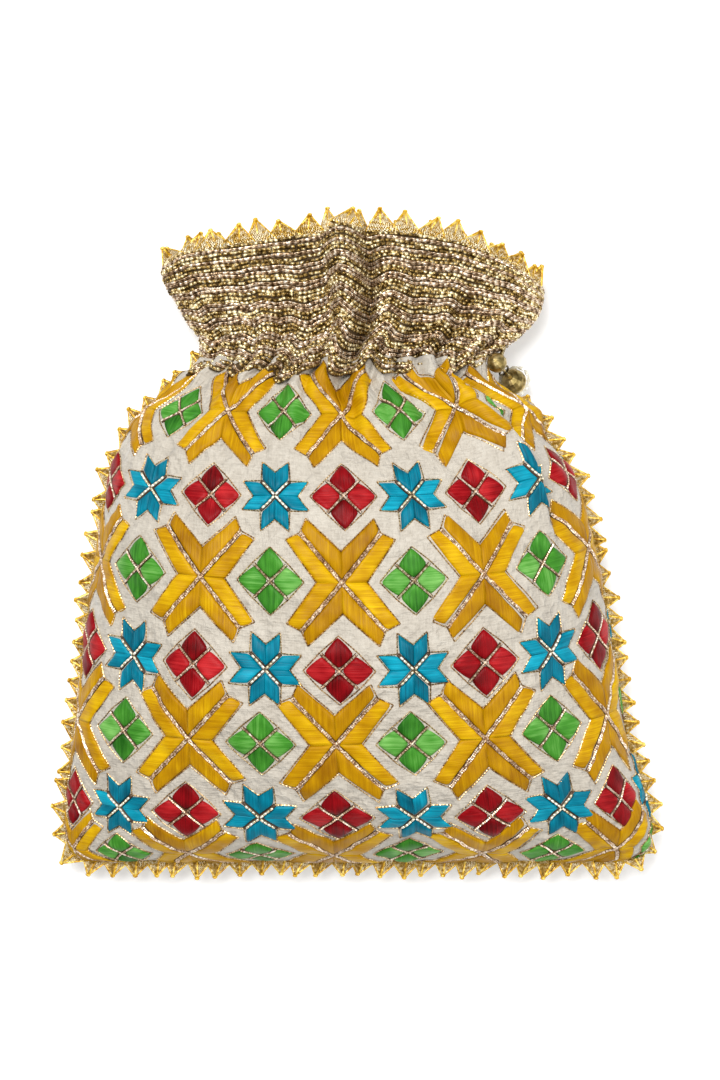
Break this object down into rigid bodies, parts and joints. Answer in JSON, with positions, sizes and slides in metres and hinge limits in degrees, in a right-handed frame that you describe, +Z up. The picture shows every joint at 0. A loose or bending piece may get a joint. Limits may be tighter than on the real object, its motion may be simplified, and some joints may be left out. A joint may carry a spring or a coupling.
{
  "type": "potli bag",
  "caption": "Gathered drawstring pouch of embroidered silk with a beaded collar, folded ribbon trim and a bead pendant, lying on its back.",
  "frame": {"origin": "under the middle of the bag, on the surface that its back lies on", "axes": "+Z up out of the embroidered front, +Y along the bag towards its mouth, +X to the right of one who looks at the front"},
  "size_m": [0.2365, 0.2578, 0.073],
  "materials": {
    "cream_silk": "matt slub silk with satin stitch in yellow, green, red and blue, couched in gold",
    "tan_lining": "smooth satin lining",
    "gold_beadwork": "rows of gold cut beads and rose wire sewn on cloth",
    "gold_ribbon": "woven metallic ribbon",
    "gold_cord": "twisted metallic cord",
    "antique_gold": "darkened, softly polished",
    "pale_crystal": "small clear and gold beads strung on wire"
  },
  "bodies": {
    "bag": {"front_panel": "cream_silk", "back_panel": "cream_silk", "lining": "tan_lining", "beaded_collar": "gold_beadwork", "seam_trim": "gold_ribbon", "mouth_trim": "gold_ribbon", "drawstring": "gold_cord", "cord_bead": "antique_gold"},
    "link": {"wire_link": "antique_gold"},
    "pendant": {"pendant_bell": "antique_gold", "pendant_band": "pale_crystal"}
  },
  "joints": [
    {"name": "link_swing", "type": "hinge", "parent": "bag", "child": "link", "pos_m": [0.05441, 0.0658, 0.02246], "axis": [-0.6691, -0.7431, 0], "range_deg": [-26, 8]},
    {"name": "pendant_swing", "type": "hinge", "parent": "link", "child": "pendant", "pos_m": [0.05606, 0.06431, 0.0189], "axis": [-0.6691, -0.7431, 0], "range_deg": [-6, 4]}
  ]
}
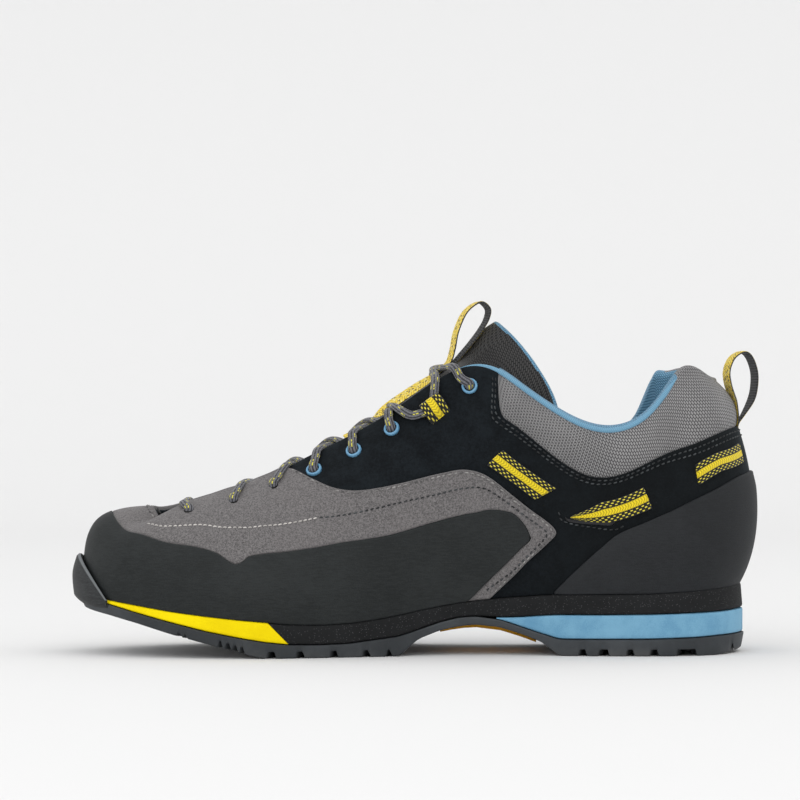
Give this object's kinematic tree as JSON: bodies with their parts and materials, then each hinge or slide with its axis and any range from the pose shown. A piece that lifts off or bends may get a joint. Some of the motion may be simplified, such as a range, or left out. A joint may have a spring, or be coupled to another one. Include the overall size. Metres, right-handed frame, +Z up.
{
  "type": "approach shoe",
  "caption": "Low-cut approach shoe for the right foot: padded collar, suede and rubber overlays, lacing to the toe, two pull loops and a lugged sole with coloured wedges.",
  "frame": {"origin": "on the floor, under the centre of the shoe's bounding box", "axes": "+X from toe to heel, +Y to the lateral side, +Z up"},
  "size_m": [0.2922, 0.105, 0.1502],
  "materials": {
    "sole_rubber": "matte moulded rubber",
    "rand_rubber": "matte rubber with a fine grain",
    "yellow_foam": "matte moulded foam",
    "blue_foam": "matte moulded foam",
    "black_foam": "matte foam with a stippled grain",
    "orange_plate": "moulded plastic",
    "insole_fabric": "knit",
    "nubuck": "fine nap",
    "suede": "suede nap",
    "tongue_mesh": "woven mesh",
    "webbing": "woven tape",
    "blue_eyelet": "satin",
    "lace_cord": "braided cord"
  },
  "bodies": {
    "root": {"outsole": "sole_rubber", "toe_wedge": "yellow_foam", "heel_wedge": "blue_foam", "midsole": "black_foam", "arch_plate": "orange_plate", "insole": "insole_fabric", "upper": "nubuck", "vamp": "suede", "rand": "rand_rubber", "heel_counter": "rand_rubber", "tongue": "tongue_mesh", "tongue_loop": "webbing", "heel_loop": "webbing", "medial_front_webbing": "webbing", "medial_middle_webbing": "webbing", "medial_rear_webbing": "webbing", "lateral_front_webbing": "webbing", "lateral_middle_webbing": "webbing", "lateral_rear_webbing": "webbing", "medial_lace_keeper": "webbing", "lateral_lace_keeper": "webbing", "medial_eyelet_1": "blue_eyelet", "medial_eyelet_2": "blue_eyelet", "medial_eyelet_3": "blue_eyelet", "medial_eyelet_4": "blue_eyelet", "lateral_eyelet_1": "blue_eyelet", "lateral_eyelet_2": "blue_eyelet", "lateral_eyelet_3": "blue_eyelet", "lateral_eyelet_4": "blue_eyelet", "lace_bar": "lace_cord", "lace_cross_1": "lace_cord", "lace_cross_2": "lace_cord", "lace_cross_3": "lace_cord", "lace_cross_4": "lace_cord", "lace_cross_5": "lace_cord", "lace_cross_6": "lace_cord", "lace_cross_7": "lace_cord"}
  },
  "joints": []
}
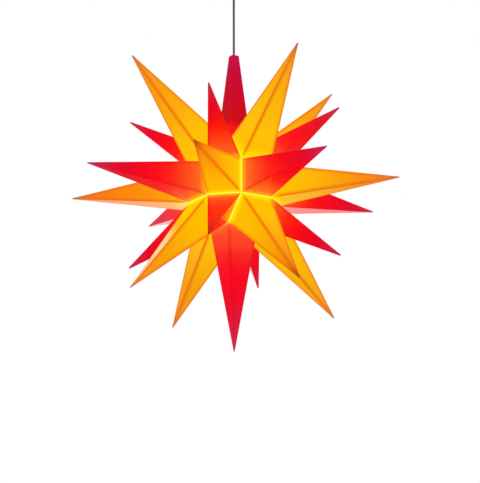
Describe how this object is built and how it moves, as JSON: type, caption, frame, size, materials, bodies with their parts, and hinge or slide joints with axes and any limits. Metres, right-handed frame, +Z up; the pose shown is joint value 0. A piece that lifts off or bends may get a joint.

******

Extract each line from the listing above, please, and repeat it exactly.

*Exercise answer*.
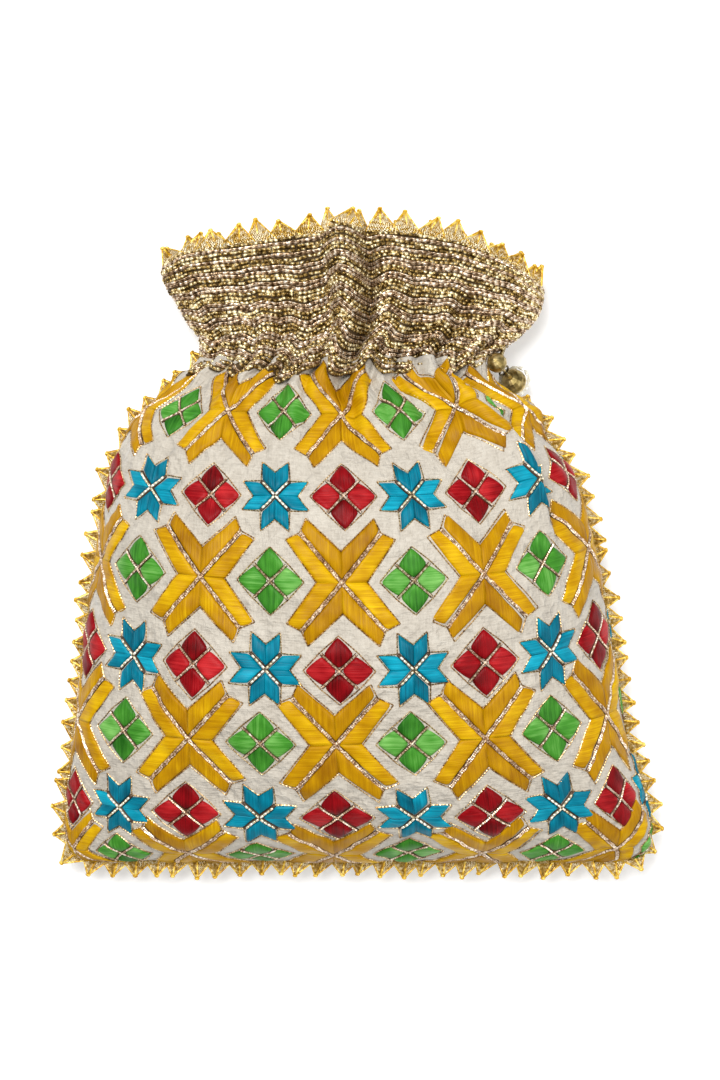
Break this object down into rigid bodies, parts and joints. Answer in JSON, with positions, sizes and slides in metres and hinge limits in degrees, in a right-handed frame that you describe, +Z up. The picture shows every joint at 0. A loose or bending piece may get a joint. Limits may be tighter than on the real object, its motion may be simplified, and some joints may be left out. A joint may carry a spring or a coupling.
{
  "type": "potli bag",
  "caption": "Gathered drawstring pouch of embroidered silk with a beaded collar, folded ribbon trim and a bead pendant, lying on its back.",
  "frame": {"origin": "under the middle of the bag, on the surface that its back lies on", "axes": "+Z up out of the embroidered front, +Y along the bag towards its mouth, +X to the right of one who looks at the front"},
  "size_m": [0.2365, 0.2578, 0.073],
  "materials": {
    "cream_silk": "matt slub silk with satin stitch in yellow, green, red and blue, couched in gold",
    "tan_lining": "smooth satin lining",
    "gold_beadwork": "rows of gold cut beads and rose wire sewn on cloth",
    "gold_ribbon": "woven metallic ribbon",
    "gold_cord": "twisted metallic cord",
    "antique_gold": "darkened, softly polished",
    "pale_crystal": "small clear and gold beads strung on wire"
  },
  "bodies": {
    "bag": {"front_panel": "cream_silk", "back_panel": "cream_silk", "lining": "tan_lining", "beaded_collar": "gold_beadwork", "seam_trim": "gold_ribbon", "mouth_trim": "gold_ribbon", "drawstring": "gold_cord", "cord_bead": "antique_gold"},
    "link": {"wire_link": "antique_gold"},
    "pendant": {"pendant_bell": "antique_gold", "pendant_band": "pale_crystal"}
  },
  "joints": [
    {"name": "link_swing", "type": "hinge", "parent": "bag", "child": "link", "pos_m": [0.05441, 0.0658, 0.02246], "axis": [-0.6691, -0.7431, 0], "range_deg": [-26, 8]},
    {"name": "pendant_swing", "type": "hinge", "parent": "link", "child": "pendant", "pos_m": [0.05606, 0.06431, 0.0189], "axis": [-0.6691, -0.7431, 0], "range_deg": [-6, 4]}
  ]
}
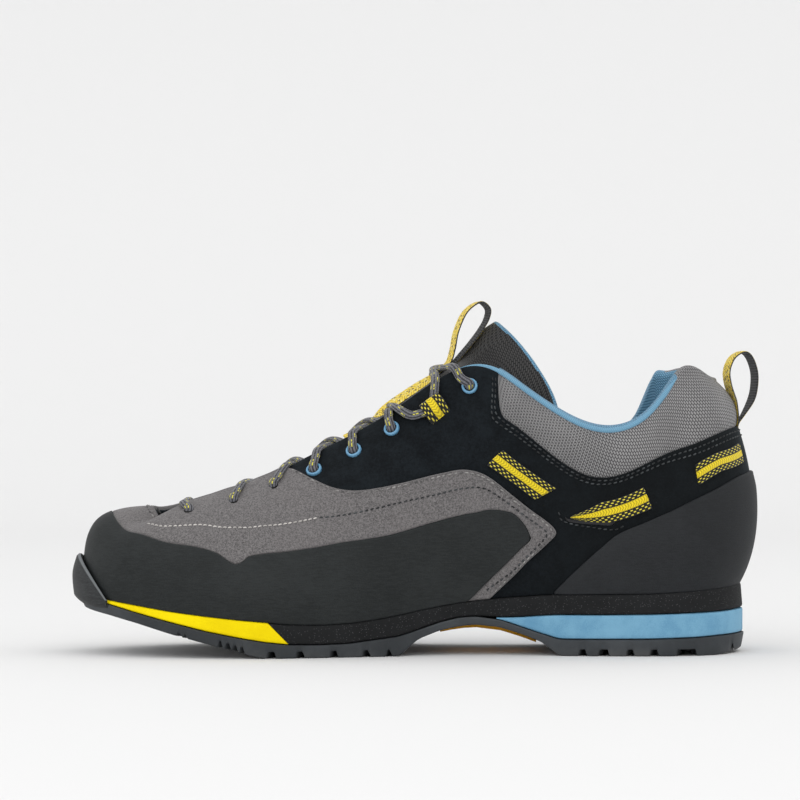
Give this object's kinematic tree as JSON: bodies with their parts and materials, then each hinge or slide with its axis and any range from the pose shown. A piece that lifts off or bends may get a joint. Some of the motion may be simplified, such as a range, or left out. A joint may have a spring, or be coupled to another one. Include the overall size. Metres, right-handed frame, +Z up.
{
  "type": "approach shoe",
  "caption": "Low-cut approach shoe for the right foot: padded collar, suede and rubber overlays, lacing to the toe, two pull loops and a lugged sole with coloured wedges.",
  "frame": {"origin": "on the floor, under the centre of the shoe's bounding box", "axes": "+X from toe to heel, +Y to the lateral side, +Z up"},
  "size_m": [0.2922, 0.105, 0.1502],
  "materials": {
    "sole_rubber": "matte moulded rubber",
    "rand_rubber": "matte rubber with a fine grain",
    "yellow_foam": "matte moulded foam",
    "blue_foam": "matte moulded foam",
    "black_foam": "matte foam with a stippled grain",
    "orange_plate": "moulded plastic",
    "insole_fabric": "knit",
    "nubuck": "fine nap",
    "suede": "suede nap",
    "tongue_mesh": "woven mesh",
    "webbing": "woven tape",
    "blue_eyelet": "satin",
    "lace_cord": "braided cord"
  },
  "bodies": {
    "root": {"outsole": "sole_rubber", "toe_wedge": "yellow_foam", "heel_wedge": "blue_foam", "midsole": "black_foam", "arch_plate": "orange_plate", "insole": "insole_fabric", "upper": "nubuck", "vamp": "suede", "rand": "rand_rubber", "heel_counter": "rand_rubber", "tongue": "tongue_mesh", "tongue_loop": "webbing", "heel_loop": "webbing", "medial_front_webbing": "webbing", "medial_middle_webbing": "webbing", "medial_rear_webbing": "webbing", "lateral_front_webbing": "webbing", "lateral_middle_webbing": "webbing", "lateral_rear_webbing": "webbing", "medial_lace_keeper": "webbing", "lateral_lace_keeper": "webbing", "medial_eyelet_1": "blue_eyelet", "medial_eyelet_2": "blue_eyelet", "medial_eyelet_3": "blue_eyelet", "medial_eyelet_4": "blue_eyelet", "lateral_eyelet_1": "blue_eyelet", "lateral_eyelet_2": "blue_eyelet", "lateral_eyelet_3": "blue_eyelet", "lateral_eyelet_4": "blue_eyelet", "lace_bar": "lace_cord", "lace_cross_1": "lace_cord", "lace_cross_2": "lace_cord", "lace_cross_3": "lace_cord", "lace_cross_4": "lace_cord", "lace_cross_5": "lace_cord", "lace_cross_6": "lace_cord", "lace_cross_7": "lace_cord"}
  },
  "joints": []
}
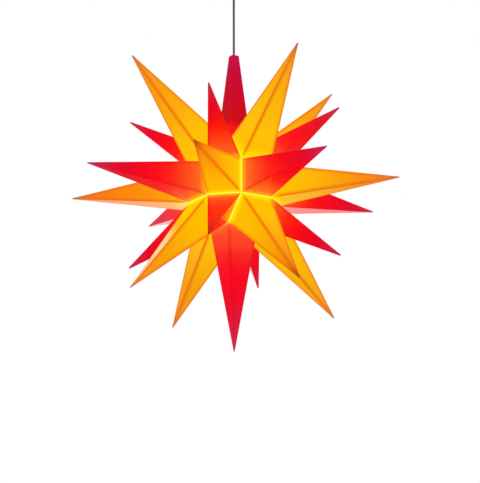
Describe how this object is built and how it moves, as JSON: type, caption, frame, size, materials, bodies with their parts, and hinge or slide joints with axes and any limits. Metres, right-handed frame, +Z up; the pose shown is joint value 0. A piece that lifts off or bends may get a joint.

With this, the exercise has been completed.